NHS fiddles the books
The health service is set to record a surplus of nearly 1 billion pounds this year after desperate measures turned its finances around. David Nicholson, the chief executive of the NHS, has predicted a surplus of 983 million in 2007-08, up from 510 million in 2006-07. It is a rapid turnaround from the 54 million deficit recorded in 2005-06 that blighted Patricia Hewitt’s term as Health Secretary.
The number of NHS organisations in deficit has fallen sharply, with only 22 of 341 expecting not to show a surplus by the end of the year. However, some of these 22 organisations have seen their deficits grow. Leicestershire County and Rutland Primary Care Trust, for example, is expecting a 22.7 million deficit at the end of 2007-08, up from 17.8 million the previous year. A few organisations, including the University Hospitals Coventry and Warwickshire NHS Trust and the East of England Strategic Health Authority, are expected to slip into the red for the first time.
The forecast 983 million surplus would be ploughed back into patient care, Mr Nicholson said. The NHS gross deficit - the total deficit of individual organisations - is expected to be £204 million this financial year, down from 911 million in 2006-07. The Prime Minister said that the turnaround meant that the Government could now put money into other areas of the NHS. Gordon Brown said: “We are talking about more access, more money to tackle hospital infections and measures to ensure people get the best personal care. “People know that the health service has 80,000 more nurses and 20,000 more doctors and we are building more hospitals. Some have already been completed. People do understand the health service is getting better but it is going to get even better.” Alan Johnson, the Health Secretary, said: “We have to stay within budgets. This means we have got a surplus of 1.3 per cent of the total budget, which is just about where it should be. We can spend that money on additional services. That money belongs to the NHS.”
But critics said that the Government should also count the cost of getting back into balance.
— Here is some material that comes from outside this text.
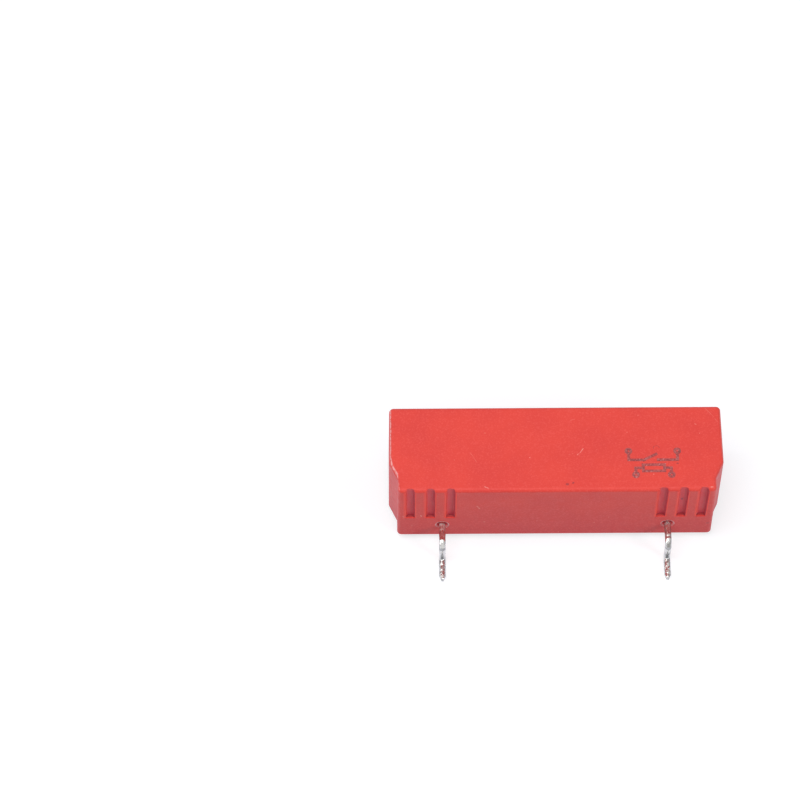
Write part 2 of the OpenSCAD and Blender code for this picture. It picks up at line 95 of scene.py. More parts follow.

Peter Carter, general secretary of the Royal College of Nursing, said: “In our view, freezing and deleting health workers’ posts, cutting services to patients and raiding training budgets is not the right way to balance the books. “We now have a curious situation where the NHS is forecasting a surplus of nearly 1 billion but is unable to find jobs for thousands of newly qualified nurses desperate to put their skills and commitment to work. “At the same time, nurses already working on hospital wards and in the community have seen their workloads increase as they are expected to do ever more with even fewer resources. “If there is taxpayers’ money lying idle in NHS banks accounts, let us put it to good use by investing it in front-line staff and getting thousands of newly qualified nurses into work.”
Stephen O’Brien, the Shadow Health Minister, said: “How can it be right for strategic health authorities to hold back money from local hospitals when they are fighting to keep services open?” Hamish Meldrum, chairman of the British Medical Association, said: “The question now is, what is going to be done with the surplus? We would like crucial budgets to be restored, and longer-term, cost-effective policies to be adopted. In future, it’s important that we don’t go through a further turmoil of boom and bust.”